Pour ma part, c’est cette posture politique qui m’a amené à initier ou à mener des contributions et réflexions sur des thématiques d’intérêt général touchant divers secteurs. Elles sont intitulées :
– contribution scientifique face à la problématique des inondations, le 27 août 2012 ;
– habitat social rural dans un Sénégal émergent à l’occasion d’un forum du MDIS, le 15 novembre 2016 ;
– péréquation financière face à l’exode, le 9 mars 2017 ;
– le service national au Sénégal pourquoi pas ? le 10 mai 2019 ;
– le Sénégal un hub naval ? le 24 avril 2020 ;
– la latérite quelle alternative ? le 28 août 2020.
Aujourd’hui, je me permets de scruter une nouvelle piste, celle de l’emploi agricole, en particulier celui relatif aux fermes financées par l’état.
Il y a lieu de souligner avec force, qu’au Sénégal, durant ces deux dernières décennies notamment, tous les gouvernements qui se sont succédés, ont tenté de bonne foi, de mettre en avant la question de l’employabilité dans ce sous secteur de l’agriculture. C’est ainsi que beaucoup de ressources y ont été injectées avec certainement comme objectifs majeurs ;
– lutter contre l’exode rural en essayant de fixer les populations dans leurs terroirs, bien évidemment de façon intéressée, à travers des revenus devant émaner de leurs durs labeurs ;
– accroître et diversifier les productions agricoles pour tendre vers l’autosuffisance alimentaire et prétendre à l’exportation.
Cependant, les résultats obtenus jusque-là sont en deçà des ambitions affichées et des moyens dégagés.
Quelles en sont les causes ? C’est justement cela que je vais tenter de cerner.
Loin de moi l’idée de livrer ici une panacée. Mais, pour avoir été à l’épreuve de ce genre de projets et surtout pour avoir beaucoup échangé avec les acteurs, je suis en mesure de donner un point de vue.
De multiples paramètres sont susceptibles d’entrer en jeu dans l’analyse de la situation de nos fermes agricoles publiques, mais je choisis d’emblée de mettre l’accent sur le degré d’adhésion des populations, leurs disponibilité et engagement permanents. De ce point de vue, à priori, le recrutement des acteurs-agriculteurs, dont le nombre dépend des surfaces aménagées, ne pose aucun problème, bien au contraire, cela suscite un engouement général. C’est plutôt leurs maintiens dans la durée, comme exploitants permanents, qui constituent la véritable pierre d’achoppement. En effet, dès qu’ils sont confrontés aux réalités de leurs statuts du reste précaires et de leurs revenus aléatoires, ils montrent des signes de découragement et de volonté de désistement. Dès lors, il convient de se pencher sur ces deux leviers : le statut et le revenu du l’exploitant..
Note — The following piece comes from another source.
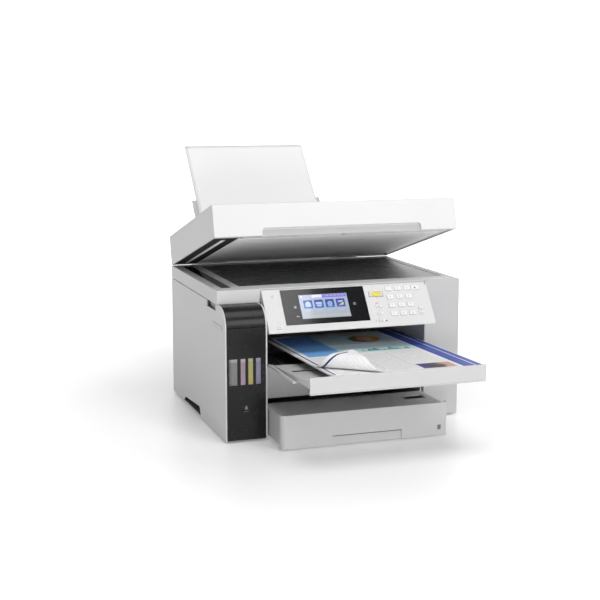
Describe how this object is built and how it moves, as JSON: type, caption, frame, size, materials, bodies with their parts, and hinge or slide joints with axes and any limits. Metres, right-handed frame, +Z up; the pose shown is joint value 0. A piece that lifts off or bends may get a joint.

1er LEVIER : Le statut du travailleur d’une ferme agricole publique
Souvent organisées sous forme de Groupement d’Intérêt Économique (GIE), pour véritablement porter la responsabilité de la gestion de leurs fermes , les personnes cibles sont sélectionnées sur la base de divers critères dont l’âge constitue un des maillons essentiels. Ainsi, elles ne disposent pas de contrats en bonne et due forme . Ce qui est évidemment, source d’instabilité, en ce sens qu’elles peuvent démissionner du jour au lendemain ou s’absenter pendant des jours sans raison formelle.
En somme, il n’est pas institué un environnement juridique et organisationnel pouvant favoriser une professionnalisation du management de nos fermes agricoles publiques. Dès lors, il ne reste aux acteurs que leur engagement citoyen et leur sens des responsabilités pour maintenir la cohésion devant permettre d’asseoir une gestion pérenne et crédible de leur ferme. A cela se greffe soit l’absence de formation, soit le défaut d’encadrement.
Pour faire face à cette situation, Il convient d’imaginer une formule de contractualisation harmonisée au sein de toutes les fermes , en vue de maintenir le personnel exploitant dans un lien affectif et attractif avec son milieu de travail .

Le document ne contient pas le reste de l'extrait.